Il massacro dei mormoni fatto dai narcos in Messico

Il massacro dei mormoni fatto dai narcos in Messico

Sei bambini e tre donne uccise, un minore scomparso e diversi feriti: è il bilancio del massacro di un gruppo di mormoni americani compiuto da narcotrafficanti messicani, in una città tra gli Stati messicani di Sonora e Chihuahua. Il presidente Donald Trump ha offerto al Messico aiuto militare, ma il suo omologo, Andrès Manuel Obrador, nel ringraziarlo per l’appoggio, ha detto che sarà il suo Paese ad affrontare l’emergenza, senza invasioni di campo.

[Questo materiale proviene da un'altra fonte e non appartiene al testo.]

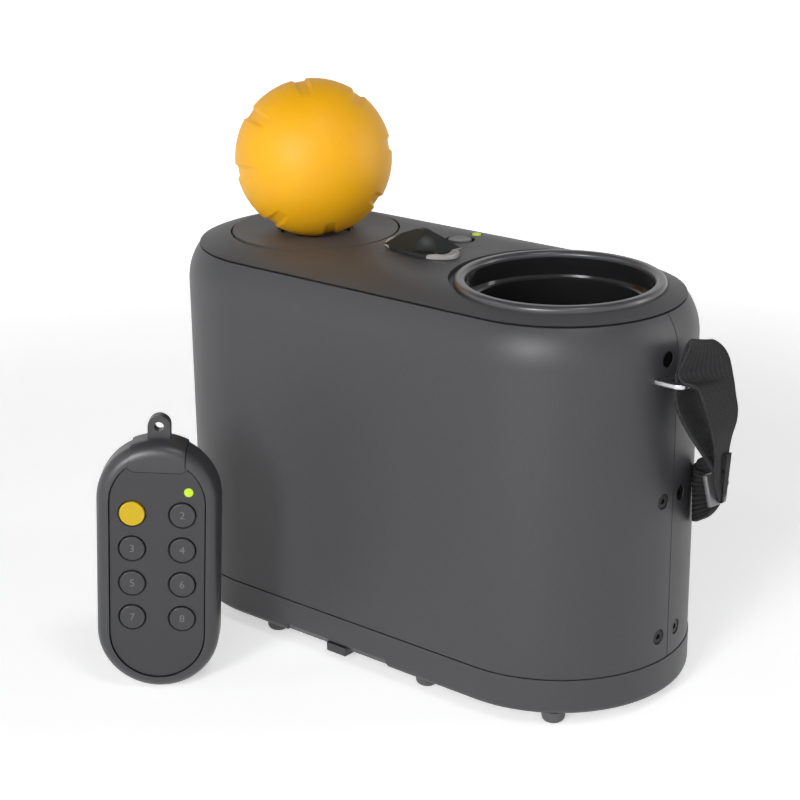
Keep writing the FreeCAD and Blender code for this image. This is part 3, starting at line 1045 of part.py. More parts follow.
def make_rack():
    """Rack bar that the sector gear pulls down, screwed to the cup's arm."""
    pitch = math.pi * RACK_MODULE
    tip_x = RACK_PITCH_X - ADDENDUM * RACK_MODULE
    root_x = RACK_PITCH_X + DEDENDUM * RACK_MODULE
    half, slope = pitch / 4 - BACKLASH / 4, math.tan(PRESSURE)
    half_root = half + DEDENDUM * RACK_MODULE * slope
    half_tip = half - ADDENDUM * RACK_MODULE * slope
    points = []
    for tooth in range(-1, math.ceil(CUP_STROKE / pitch) + 2):
        z = SECTOR_Z + (tooth + 0.5) * pitch
        points += [(root_x, z - half_root), (tip_x, z - half_tip), (tip_x, z + half_tip),
                   (root_x, z + half_root)]
    bottom, top = points[0][1] - BITE, points[-1][1] + BITE
    points += [(root_x, top), (RACK_BACK_X, top), (RACK_BACK_X, bottom), (root_x, bottom)]
    save("cocking_rack", sheet(points, -EAR_HALF_W, EAR_HALF_W))


# ---------------------------------------------------------------- strap, ring and slider
def ring_plate(grow=0.0, slotted=False):
    """Flat strap ring at height 0, solid unless it is slotted."""
    half = STRAP_W / 2 + RING_SIDE + RING_BAR + grow
    outer_x = WALL_X + RING_REACH
    plate = box(WALL_X - RING_IN - 2 * grow, outer_x + grow, -half, half, -RING_PLATE_T / 2 - grow,
                RING_PLATE_T / 2 + grow)
    if not slotted:
        return plate
    corners = [e for e in edges_along(plate, Vector(0, 0, 1)) if e.BoundBox.XMin > WALL_X]
    plate = plate.makeFillet(RING_CORNER, corners)
    rims = [e for e in plate.Edges if e.BoundBox.XMin > outer_x - RING_CORNER - BITE
            and e.BoundBox.ZLength < RING_EDGE]
    plate = plate.makeFillet(RING_EDGE, rims)
    slot = box(outer_x - RING_BAR - RING_SLOT_L, outer_x - RING_BAR, -half + RING_BAR,
               half - RING_BAR, -RING_PLATE_T, RING_PLATE_T)
    return plate.cut(slot)


def make_ring():
    save("strap_ring", ring_plate(slotted=True).translated(Vector(0, 0, RING_SLOT_Z)))


def closed_curve(points):
    curve = Part.BSplineCurve()
    curve.interpolate(Points=[in_xz(x, z) for x, z in points], PeriodicFlag=True)
    return curve


def by_slot(x, z):
    """Place given outwards and upwards from the middle of the ring's slot."""
    return RING_SLOT_X + x, RING_SLOT_Z + z


def strap_band():
    """Closed loop of webbing, as wide as the strap all the way round."""
    route = [by_slot(x, z) for x, z in STRAP_FOLD + STRAP_OUTER + STRAP_LOBE + STRAP_INNER]
    middle = closed_curve(route)
    count = STRAP_STEPS * len(route)
    first, last = middle.FirstParameter, middle.LastParameter
    sides = {1: [], -1: []}
    for i in range(count):
        t = first + (last - first) * i / count
        point, along = middle.value(t), middle.tangent(t)[0]
        for side in sides:
            offset = side * STRAP_T / 2
            sides[side].append((point.x + offset * along.z, point.z - offset * along.x))
    loops = [Part.Face(Part.Wire(closed_curve(sides[side]).toShape())) for side in (1, -1)]
    loops.sort(key=lambda face: face.Area)
    across = Vector(0, STRAP_W, 0)
    inner, outer = [face.translated(across * -0.5).extrude(across) for face in loops]
    return outer.cut(inner)


def slider(grow=0.0):
    """Plate and rivets that hold the gathered strap, with the rivets' heads behind the strap."""
    low, high = GATHER_Y - SLIDER_OVER, STRAP_W / 2 + SLIDER_OVER
    plate = box(-SLIDER_T / 2, SLIDER_T / 2, low, high, -SLIDER_L / 2, SLIDER_L / 2)
    plate = plate.makeFillet(SLIDER_EDGE, edges_along(plate, Vector(0, 1, 0)))
    back = SLIDER_T / 2 + STRAP_T + EASE
    pieces, width = [plate], STRAP_W / 2 - GATHER_Y
    for share in (RIVET_SHARE, 1 - RIVET_SHARE):
        foot = Vector(0, GATHER_Y + share * width, 0)
        pieces.append(Part.makeCylinder(RIVET_R + grow, back + BITE, foot, Vector(1, 0, 0)))
        pieces.append(Part.makeCylinder(RIVET_HEAD_R + grow, RIVET_HEAD_T, foot + Vector(back, 0, 0),
                                        Vector(1, 0, 0)))
    whole = fuse(*pieces).rotated(Vector(), Vector(0, 1, 0), -SLIDER_TILT)
    x, z = by_slot(*SLIDER_AT)
    return whole.translated(Vector(x, 0, z))


def make_strap():
    """Loop of webbing that hangs through the ring, gathered where the slider holds it."""
    high, low = by_slot(0, GATHER_TOP)[1], by_slot(0, GATHER_END)[1]
    half = STRAP_W / 2 + OVER
    room = [(-half, high), (GATHER_Y, low), (GATHER_Y, 0), (half, 0), (half, 2 * DECK_Z),
            (-half, 2 * DECK_Z)]
    room = polar(sheet(room, -2 * WALL_X, 2 * WALL_X), 90)
    x, bottom = by_slot(TAIL_OUT, TAIL_Z[0])
    tail = box(x, x + STRAP_T, GATHER_Y, STRAP_W / 2, bottom, by_slot(0, TAIL_Z[1])[1])
    save("carry_strap", fuse(strap_band().common(room), tail).cut(slider(PIN_PLAY)))
    save("strap_slider", slider())


# ---------------------------------------------------------------- remote control
def pill(inset, y0, y1, top=None):
    """Upright pill shape of the remote in its own frame, from depth y0 to y1."""
    r = REMOTE_W / 2 - inset
    low, high = REMOTE_W / 2, REMOTE_H - REMOTE_W / 2
    solid = sheet([(-r, low), ("arc", (0.0, low - r), (r, low)), (r, high),
                   ("arc", (0.0, high + r), (-r, high))], y0, y1)
    if top is not None:
        solid = solid.common(box(-REMOTE_W, REMOTE_W, y0, y1, 0, top))
    return solid


def stand(shape):
    """Put a piece of the remote where the remote stands, leaning on its round end."""
    leaning = shape.rotated(Vector(0, 0, REMOTE_W / 2), Vector(0, 1, 0), REMOTE_LEAN)
    return polar(leaning, REMOTE_TURN).translated(Vector(REMOTE_X, REMOTE_Y, 0))


def rounded_pill(proud=0.0):
    depth = REMOTE_T / 2 + proud
    whole = pill(-proud, -depth, depth)
    rims = [e for e in whole.Edges if e.BoundBox.YLength < 0.01]
    return whole.makeFillet(REMOTE_EDGE_R + proud, rims)


def remote_hollow():
    return pill(REMOTE_WALL + REMOTE_HOLLOW_IN, FACE_BACK_Y, REMOTE_T / 2 - REMOTE_WALL)


def cap_block(grow):
    """Block that the remote's top cap fills."""
    return block(0, CAP_W / 2 + grow, 0, REMOTE_T, FACE_TOP_W + SILL_H + FIT - grow, LOOP_W)


def face_window(inset, drop, y0, y1):
    """Upright pill with a flat top under the cap's sill, whose ends slope up and out."""
    level = FACE_TOP_W - drop
    sill = [(-SILL_HALF, level), (SILL_HALF, level),
            (SILL_HALF + SILL_SLOPE * SILL_H, level + SILL_H),
            (SILL_HALF + SILL_SLOPE * SILL_H, REMOTE_H), (-SILL_HALF - SILL_SLOPE * SILL_H, REMOTE_H),
            (-SILL_HALF - SILL_SLOPE * SILL_H, level + SILL_H)]
    return pill(inset, y0, y1, level + SILL_H).cut(sheet(sill, y0, y1))


def key_places():
    return [(side * KEY_PITCH_U / 2, KEY_FIRST_W - row * KEY_PITCH_W)
            for row in range(KEY_ROWS) for side in (-1, 1)]


def make_remote_cases():
    whole = cut(rounded_pill(), remote_hollow(), cap_block(FIT))
    front = box(-REMOTE_W, REMOTE_W, -REMOTE_T, REMOTE_SPLIT_Y - SEAM_GAP / 4, 0, REMOTE_H)
    back = box(-REMOTE_W, REMOTE_W, REMOTE_SPLIT_Y + SEAM_GAP / 4, REMOTE_T, 0, REMOTE_H)
    window = face_window(FACE_INSET, 0.0, -REMOTE_T, FACE_BACK_Y + OVER)
    save("remote_bezel", stand(whole.common(front).cut(window)))
    save("remote_rear_shell", stand(whole.common(back)))


def make_face_panel():
    front = -REMOTE_T / 2 + FACE_DROP
    panel = face_window(FACE_INSET + FACE_GAP, FACE_GAP, front, FACE_BACK_Y)
    rims = [e for e in panel.Edges if e.BoundBox.YMax < front + 0.01]
    panel = panel.makeFillet(FACE_EDGE, rims)
    tools = [crosswise(KEY_R + KEY_GAP, -REMOTE_T, 0, u, w) for u, w in key_places()]
    lamp_w = FACE_TOP_W - LAMP_DROP
    tools.append(crosswise(LAMP_R, -REMOTE_T, 0, LAMP_U, lamp_w))
    panel = cut(panel, *tools)
    holes = [e for e in panel.Edges if e.BoundBox.YMax < front + 0.01 and len(e.Vertexes) == 1
             and e.Curve.Radius > KEY_R]
    save("remote_face_panel", stand(panel.makeChamfer(KEY_HOLE_EDGE, holes)))
    save("remote_light", stand(crosswise(LAMP_R, front - LAMP_RISE, FACE_BACK_Y, LAMP_U, lamp_w)))


def make_keys():
    front = -REMOTE_T / 2 + FACE_DROP - KEY_RISE
    for number, (u, w) in enumerate(key_places(), start=1):
        key = crosswise(KEY_R, front, KEY_BACK_Y, u, w)
        key = key.makeFillet(KEY_EDGE, [e for e in key.Edges if e.BoundBox.YMax < front + 0.01])
        save("remote_key_%d" % number, stand(key))


def make_cap():
    cap = rounded_pill(CAP_PROUD).common(cap_block(0.0)).cut(remote_hollow())
    loop = crosswise(LOOP_R, -LOOP_T / 2, LOOP_T / 2, 0, LOOP_W)
    neck = block(0, LOOP_R, 0, LOOP_T / 2, REMOTE_H - REMOTE_WALL, LOOP_W)
    hole = crosswise(LOOP_HOLE_R, -LOOP_T, LOOP_T, 0, LOOP_W)
    save("remote_loop_cap", stand(fuse(cap, loop, neck).cut(hole)))


def make_remote_inside():
    front, back = REMOTE_BOARD_Y, REMOTE_BOARD_Y + REMOTE_BOARD_T
    board = pill(REMOTE_WALL + REMOTE_BOARD_IN, front, back, FACE_TOP_W - REMOTE_BOARD_DROP)
    domes = [crosswise(DOME_R, front - DOME_H, front, u, w) for u, w in key_places()]
    save("remote_board", stand(fuse(board, *domes)))
    save("remote_cell", stand(crosswise(CELL_R, back, back + CELL_T, 0, CELL_W)))


os.makedirs("parts", exist_ok=True)
make_shells()
make_rails()
make_end_screws()
make_deck()
make_base()
make_base_screws()
make_feet()
make_door()
make_latch()
make_battery()
make_chassis()
make_electronics()
make_switches()
make_ball_sensors()
make_knob()
make_button_and_light()
make_ball_rest()
make_ball()
make_muzzle_ring()
make_barrel()
make_cup()
make_spring()
make_gears()
make_motor()
make_gearbox()
make_rack()
make_ring()
make_strap()
make_remote_cases()
make_face_panel()
make_keys()
make_cap()
make_remote_inside()
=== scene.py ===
import math

import bpy
from mathutils import Matrix, Vector


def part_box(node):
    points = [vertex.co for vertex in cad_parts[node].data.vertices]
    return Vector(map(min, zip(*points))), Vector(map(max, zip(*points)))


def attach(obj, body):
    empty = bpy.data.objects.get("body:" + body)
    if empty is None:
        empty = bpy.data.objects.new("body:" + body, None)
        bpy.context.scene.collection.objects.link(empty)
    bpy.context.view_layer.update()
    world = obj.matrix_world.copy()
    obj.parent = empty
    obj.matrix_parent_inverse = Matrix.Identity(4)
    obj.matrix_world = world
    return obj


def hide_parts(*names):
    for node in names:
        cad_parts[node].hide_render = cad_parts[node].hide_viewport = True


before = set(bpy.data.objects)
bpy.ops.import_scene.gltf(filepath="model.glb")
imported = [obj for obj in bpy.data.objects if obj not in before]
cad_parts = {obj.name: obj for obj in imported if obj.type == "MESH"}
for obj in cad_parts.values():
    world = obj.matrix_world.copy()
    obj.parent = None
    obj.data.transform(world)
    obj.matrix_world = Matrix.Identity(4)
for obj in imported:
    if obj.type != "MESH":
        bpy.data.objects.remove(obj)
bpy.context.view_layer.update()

bl_info = {
    "name": "Dog Ball Launcher",
    "version": (1, 0, 0),
    "blender": (4, 5, 0),
    "location": "View3D > Sidebar > Launcher",
    "description": "Dresses the ball launcher, its ball, its carry strap and its remote control",
    "category": "Object",
}

MM = 0.001


# ---------------------------------------------------------------- settings
class LauncherSettings(bpy.types.PropertyGroup):
    """Colours and sizes that a user would change on the launcher and its stage."""
    case_colour: bpy.props.FloatVectorProperty(
        name="Case", description="Colour of the textured case", subtype="COLOR",
        size=3, min=0, max=1, default=(0.044, 0.044, 0.048))
    deck_colour: bpy.props.FloatVectorProperty(
        name="Deck", description="Colour of the deck and the rings in it", subtype="COLOR",
        size=3, min=0, max=1, default=(0.062, 0.062, 0.066))
    ball_colour: bpy.props.FloatVectorProperty(
        name="Ball", description="Colour of the rubber ball", subtype="COLOR",
        size=3, min=0, max=1, default=(0.95, 0.46, 0.003))
    strap_colour: bpy.props.FloatVectorProperty(
        name="Strap", description="Colour of the webbing", subtype="COLOR",
        size=3, min=0, max=1, default=(0.016, 0.016, 0.017))
    accent_colour: bpy.props.FloatVectorProperty(
        name="Accent key", description="Colour of the first key", subtype="COLOR",
        size=3, min=0, max=1, default=(0.64, 0.43, 0.002))
    camera_place: bpy.props.FloatVectorProperty(
        name="Camera", description="Place of the camera", subtype="TRANSLATION", unit="LENGTH",
        size=3, default=(0.4794, -0.5977, 0.3729))
    camera_turn: bpy.props.FloatVectorProperty(
        name="Camera angles", description="Turn to the left, tilt down and roll", unit="ROTATION",
        size=3, default=(math.radians(39.734), math.radians(19.385), math.radians(-0.638)))
    camera_lens: bpy.props.FloatProperty(
        name="Lens", description="Focal length for a 36 mm sensor, in millimetres",
        default=89.07, min=10)
    camera_rise: bpy.props.FloatProperty(
        name="Shift", description="Upward shift of the camera's frame, as a share of its width",
        default=-0.008)


def settings():
    return bpy.context.scene.launcher


# ---------------------------------------------------------------- modelling helpers
def deselect():
    if bpy.context.mode != "OBJECT":
        bpy.ops.object.mode_set(mode="OBJECT")
    bpy.ops.object.select_all(action="DESELECT")


def node_middle(name):
    low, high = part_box(name)
    return (low + high) / 2


def select_faces(piece, chosen):
    """Select the faces whose middle passes the test, and go into edit mode."""
    deselect()
    bpy.context.view_layer.objects.active = piece
    piece.select_set(True)
    for part in (*piece.data.vertices, *piece.data.edges, *piece.data.polygons):
        part.select = False
    for face in piece.data.polygons:
        face.select = chosen(face.center)
    bpy.ops.object.mode_set(mode="EDIT")
    bpy.ops.mesh.select_mode(type="FACE")


def settle(piece, name):
    """Bake an object's place into its mesh."""
    deselect()
    bpy.context.view_layer.objects.active = piece
    piece.select_set(True)
    bpy.ops.object.transform_apply(location=True, rotation=True, scale=True)
    piece.name = name
    return piece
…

Il “massacro dei mormoni”, avvenuto in una zona vicino al confine con gli Usa, ha fatto piombare i due Paesi sotto choc e rotto, almeno in apparenza, quel gelo istituzionale nato con la polemica sulla costruzione del Muro al confine.

Le tre donne e i sei bambini uccisi, di età variabile da sei mesi ai 14 anni, bruciati nelle loro auto in fiamme, facevano parte di uno stesso nucleo familiare. Cittadini con il doppio passaporto, americano e messicano, erano membri di una comunità di mormoni di origine americana che si era trasferita dall’Utah in Messico nel 1924. La famiglia risiedeva in un piccolo insediamento nello Stato di Sonora, che confina con il sud della California. Le vittime erano membri di uno stesso nucleo, appartenente alla comunità religiosa della Chiesa di Gesù dei santi degli ultimi giorni, dove la poligamia è riconosciuta. La famiglia è stata attaccata da due bande di criminali del cartello della droga, lungo la strada che collega la comunità all’aeroporto.

Al momento non è chiaro se i mormoni fossero davvero il bersaglio del brutale assalto o se invece siano finiti nel mezzo di un brutale scontro tra i cartelli che si disputano la regione. Ma c’è un precedente che fa pensare a un agguato: nel 2009 il capo della comunità era stato ucciso con un colpo alla testa per aver denunciato i traffici del cartelli della droga; il figlio era stato rapito da una banda di criminali, che aveva chiesto un milione di dollari di riscatto. Del resto, le ricchezze della comunità sarebbero da tempo nel mirino delle bande di criminali.

A rendere il massacro ancora più agghiacciante c’è un particolare: la carovana non doveva trovarsi nel luogo del’agguato. Era tornata indietro per aiutare una delle donne, Maria Ronita LeBaron, rimasta con i figli bloccata lungo la strada a causa di una gomma a terra. I criminali hanno assalito l’auto, uccidendo la donna al volante e i suoi quattro bambini, compresa una coppia di gemelli di sei mesi. Poi hanno dato fuoco alla macchina. Pochi minuti dopo e’ arrivata la carovana di auto, che è stata presa di mira.

Altre quattro persone, due donne e due bambini, sono state uccise e le auto incendiate. Quando sono arrivati gli altri membri della comunità, si sono ritrovati dinanzi a una scena di guerra con corpi ovunque, vicino alle auto e dentro le carcasse ridotte in cenere. Sette bambini, rimasti feriti in modo grave, sono stati trasferiti in aereo all’ospedale di Douglas, Arizona. Obrador, però, ha riaffermato l’autonomia del Messico nell’affrontare l’emergenza.

La strage arriva poche settimane dopo la guerra scatenata dal cartello di Culiacan per liberare Ovidio Guzman, il figlio del Chapo, capo del narcotraffico condannato all’ergastolo in Usa, arrestato dalla polizia messicana. Il governo ha dovuto cedere e liberare il giovane Guzman per evitare una guerra interna.